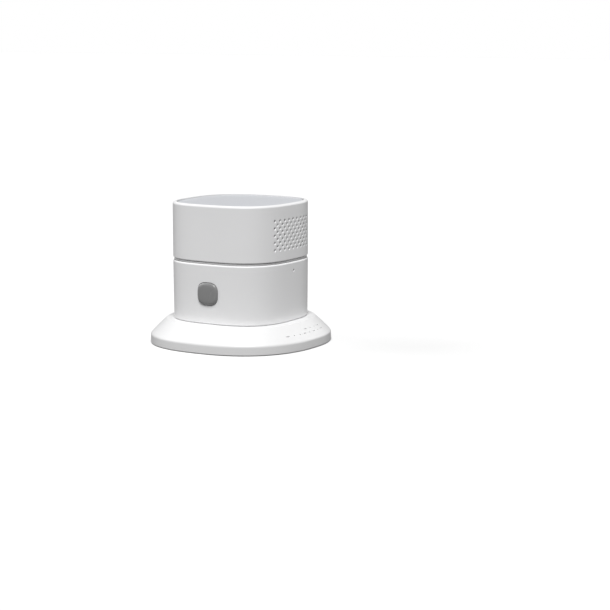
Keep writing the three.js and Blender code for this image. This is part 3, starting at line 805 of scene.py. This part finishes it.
tinned = metal("tinned", (0.5, 0.5, 0.49), (0.62, 0.62, 0.61), (0.3, 0.45), (1, 0.1, 1))
nickel = metal("nickel", (0.58, 0.56, 0.52), (0.68, 0.66, 0.62), (0.15, 0.28), (1, 1, 0.1))
zinc = metal("zinc", (0.45, 0.46, 0.47), (0.6, 0.61, 0.62), (0.22, 0.38), (1, 1, 0.15))
brass = metal("brass", (0.6, 0.42, 0.16), (0.74, 0.53, 0.22), (0.2, 0.35), (1, 0.1, 1))
steel_mesh = metal("steel_mesh", (0.22, 0.225, 0.23), (0.32, 0.325, 0.33), (0.35, 0.5), (1, 1, 1))

finishes = {
    "battery_door": casing_white,
    "battery_cell": cell_sleeve,
    "battery_cradle": inner_black,
    "positive_contact": nickel,
    "negative_contact": nickel,
    "contact_spring": nickel,
    "main_board": solder_mask,
    "radio_module": tinned,
    "microcontroller": chip_epoxy,
    "boost_inductor": chip_epoxy,
    "bulk_capacitor": sleeve_blue,
    "antenna_strip": brass,
    "status_led": clear_lens,
    "light_pipe": clear_lens,
    "tact_switch": inner_black,
    "switch_plunger": acetal,
    "chamber_base": chamber_black,
    "chamber_cover": chamber_black,
    "insect_screen": steel_mesh,
    "infrared_led": dark_lens,
    "photodiode": dark_lens,
    "siren_base": inner_black,
    "siren_housing": inner_black,
    "siren_gasket": foam_black,
    "piezo_plate": brass,
    "piezo_ceramic": fired_ceramic,
    "siren_lead_1": inner_black,
    "siren_lead_2": lead_red,
    **{f"board_screw_{i}": zinc for i in (1, 2)},
    **{f"case_screw_{i}": zinc for i in (1, 2, 3, 4)},
}
for node, finish in finishes.items():
    give(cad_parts[node], finish)

# ---------------------------------------------------------------------------
# Studio. A plain white floor and surround. One broad soft light stands high in
# front, with a weaker one low on the left and another low behind on the right.
# ---------------------------------------------------------------------------

deselect()
bpy.ops.mesh.primitive_plane_add(size=8.0, location=(0, 0, -0.0001))
floor = bpy.context.object
floor.name = "floor"
floor_paint = bpy.data.materials.new("floor_paint")
floor_paint.use_nodes = True
nodes, links = floor_paint.node_tree.nodes, floor_paint.node_tree.links
nodes["Principled BSDF"].inputs["Roughness"].default_value = 0.9
nodes["Principled BSDF"].inputs["Specular IOR Level"].default_value = 0.0
seen = nodes.new("ShaderNodeLightPath")
paint = nodes.new("ShaderNodeMix")
paint.data_type = "RGBA"
paint.inputs["A"].default_value = (0.2, 0.2, 0.2, 1)
paint.inputs["B"].default_value = (0.78, 0.78, 0.78, 1)
links.new(seen.outputs["Is Camera Ray"], paint.inputs["Factor"])
links.new(paint.outputs["Result"], nodes["Principled BSDF"].inputs["Base Color"])
give(floor, floor_paint)

world = bpy.data.worlds.new("surround")
bpy.context.scene.world = world
world.use_nodes = True
nodes, links = world.node_tree.nodes, world.node_tree.links
seen = nodes.new("ShaderNodeLightPath")
mirrored = nodes.new("ShaderNodeMapRange")
mirrored.inputs["To Min"].default_value = 0.07
mirrored.inputs["To Max"].default_value = 0.22
links.new(seen.outputs["Is Glossy Ray"], mirrored.inputs["Value"])
glow = nodes.new("ShaderNodeMix")
links.new(seen.outputs["Is Camera Ray"], glow.inputs["Factor"])
links.new(mirrored.outputs["Result"], glow.inputs["A"])
glow.inputs["B"].default_value = 1.0
nodes["Background"].inputs["Color"].default_value = (1, 1, 1, 1)
links.new(glow.outputs["Result"], nodes["Background"].inputs["Strength"])
bpy.context.scene.view_settings.view_transform = "Standard"


def soft_light(name, azimuth, elevation, spread, power):
    """A far soft light from this direction, in degrees, azimuth 0 in front of the button."""
    a, e = math.radians(azimuth), math.radians(elevation)
    back = Vector((math.sin(a) * math.cos(e), -math.cos(a) * math.cos(e), math.sin(e)))
    data = bpy.data.lights.new(name, "SUN")
    data.angle = math.radians(spread)
    data.energy = power
    light = bpy.data.objects.new(name, data)
    bpy.context.scene.collection.objects.link(light)
    light.rotation_euler = back.to_track_quat("Z", "Y").to_euler()


soft_light("key_light", 32, 58, 25, 3.85)
soft_light("left_light", -70, 27, 40, 1.1)
soft_light("back_light", 150, 20, 40, 0.8)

## TASK PROMPT
Extract the full listing above without altering anything.

## SOLUTION BELOW
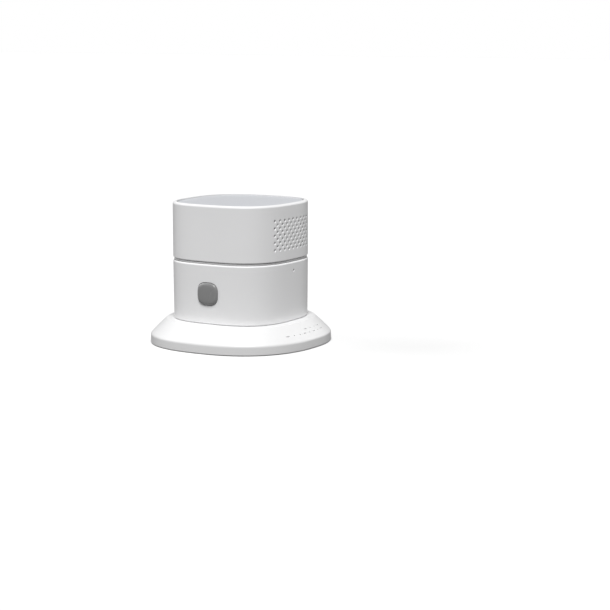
Keep writing the three.js and Blender code for this image. This is part 3, starting at line 805 of scene.py. This part finishes it.
tinned = metal("tinned", (0.5, 0.5, 0.49), (0.62, 0.62, 0.61), (0.3, 0.45), (1, 0.1, 1))
nickel = metal("nickel", (0.58, 0.56, 0.52), (0.68, 0.66, 0.62), (0.15, 0.28), (1, 1, 0.1))
zinc = metal("zinc", (0.45, 0.46, 0.47), (0.6, 0.61, 0.62), (0.22, 0.38), (1, 1, 0.15))
brass = metal("brass", (0.6, 0.42, 0.16), (0.74, 0.53, 0.22), (0.2, 0.35), (1, 0.1, 1))
steel_mesh = metal("steel_mesh", (0.22, 0.225, 0.23), (0.32, 0.325, 0.33), (0.35, 0.5), (1, 1, 1))

finishes = {
    "battery_door": casing_white,
    "battery_cell": cell_sleeve,
    "battery_cradle": inner_black,
    "positive_contact": nickel,
    "negative_contact": nickel,
    "contact_spring": nickel,
    "main_board": solder_mask,
    "radio_module": tinned,
    "microcontroller": chip_epoxy,
    "boost_inductor": chip_epoxy,
    "bulk_capacitor": sleeve_blue,
    "antenna_strip": brass,
    "status_led": clear_lens,
    "light_pipe": clear_lens,
    "tact_switch": inner_black,
    "switch_plunger": acetal,
    "chamber_base": chamber_black,
    "chamber_cover": chamber_black,
    "insect_screen": steel_mesh,
    "infrared_led": dark_lens,
    "photodiode": dark_lens,
    "siren_base": inner_black,
    "siren_housing": inner_black,
    "siren_gasket": foam_black,
    "piezo_plate": brass,
    "piezo_ceramic": fired_ceramic,
    "siren_lead_1": inner_black,
    "siren_lead_2": lead_red,
    **{f"board_screw_{i}": zinc for i in (1, 2)},
    **{f"case_screw_{i}": zinc for i in (1, 2, 3, 4)},
}
for node, finish in finishes.items():
    give(cad_parts[node], finish)

# ---------------------------------------------------------------------------
# Studio. A plain white floor and surround. One broad soft light stands high in
# front, with a weaker one low on the left and another low behind on the right.
# ---------------------------------------------------------------------------

deselect()
bpy.ops.mesh.primitive_plane_add(size=8.0, location=(0, 0, -0.0001))
floor = bpy.context.object
floor.name = "floor"
floor_paint = bpy.data.materials.new("floor_paint")
floor_paint.use_nodes = True
nodes, links = floor_paint.node_tree.nodes, floor_paint.node_tree.links
nodes["Principled BSDF"].inputs["Roughness"].default_value = 0.9
nodes["Principled BSDF"].inputs["Specular IOR Level"].default_value = 0.0
seen = nodes.new("ShaderNodeLightPath")
paint = nodes.new("ShaderNodeMix")
paint.data_type = "RGBA"
paint.inputs["A"].default_value = (0.2, 0.2, 0.2, 1)
paint.inputs["B"].default_value = (0.78, 0.78, 0.78, 1)
links.new(seen.outputs["Is Camera Ray"], paint.inputs["Factor"])
links.new(paint.outputs["Result"], nodes["Principled BSDF"].inputs["Base Color"])
give(floor, floor_paint)

world = bpy.data.worlds.new("surround")
bpy.context.scene.world = world
world.use_nodes = True
nodes, links = world.node_tree.nodes, world.node_tree.links
seen = nodes.new("ShaderNodeLightPath")
mirrored = nodes.new("ShaderNodeMapRange")
mirrored.inputs["To Min"].default_value = 0.07
mirrored.inputs["To Max"].default_value = 0.22
links.new(seen.outputs["Is Glossy Ray"], mirrored.inputs["Value"])
glow = nodes.new("ShaderNodeMix")
links.new(seen.outputs["Is Camera Ray"], glow.inputs["Factor"])
links.new(mirrored.outputs["Result"], glow.inputs["A"])
glow.inputs["B"].default_value = 1.0
nodes["Background"].inputs["Color"].default_value = (1, 1, 1, 1)
links.new(glow.outputs["Result"], nodes["Background"].inputs["Strength"])
bpy.context.scene.view_settings.view_transform = "Standard"


def soft_light(name, azimuth, elevation, spread, power):
    """A far soft light from this direction, in degrees, azimuth 0 in front of the button."""
    a, e = math.radians(azimuth), math.radians(elevation)
    back = Vector((math.sin(a) * math.cos(e), -math.cos(a) * math.cos(e), math.sin(e)))
    data = bpy.data.lights.new(name, "SUN")
    data.angle = math.radians(spread)
    data.energy = power
    light = bpy.data.objects.new(name, data)
    bpy.context.scene.collection.objects.link(light)
    light.rotation_euler = back.to_track_quat("Z", "Y").to_euler()


soft_light("key_light", 32, 58, 25, 3.85)
soft_light("left_light", -70, 27, 40, 1.1)
soft_light("back_light", 150, 20, 40, 0.8)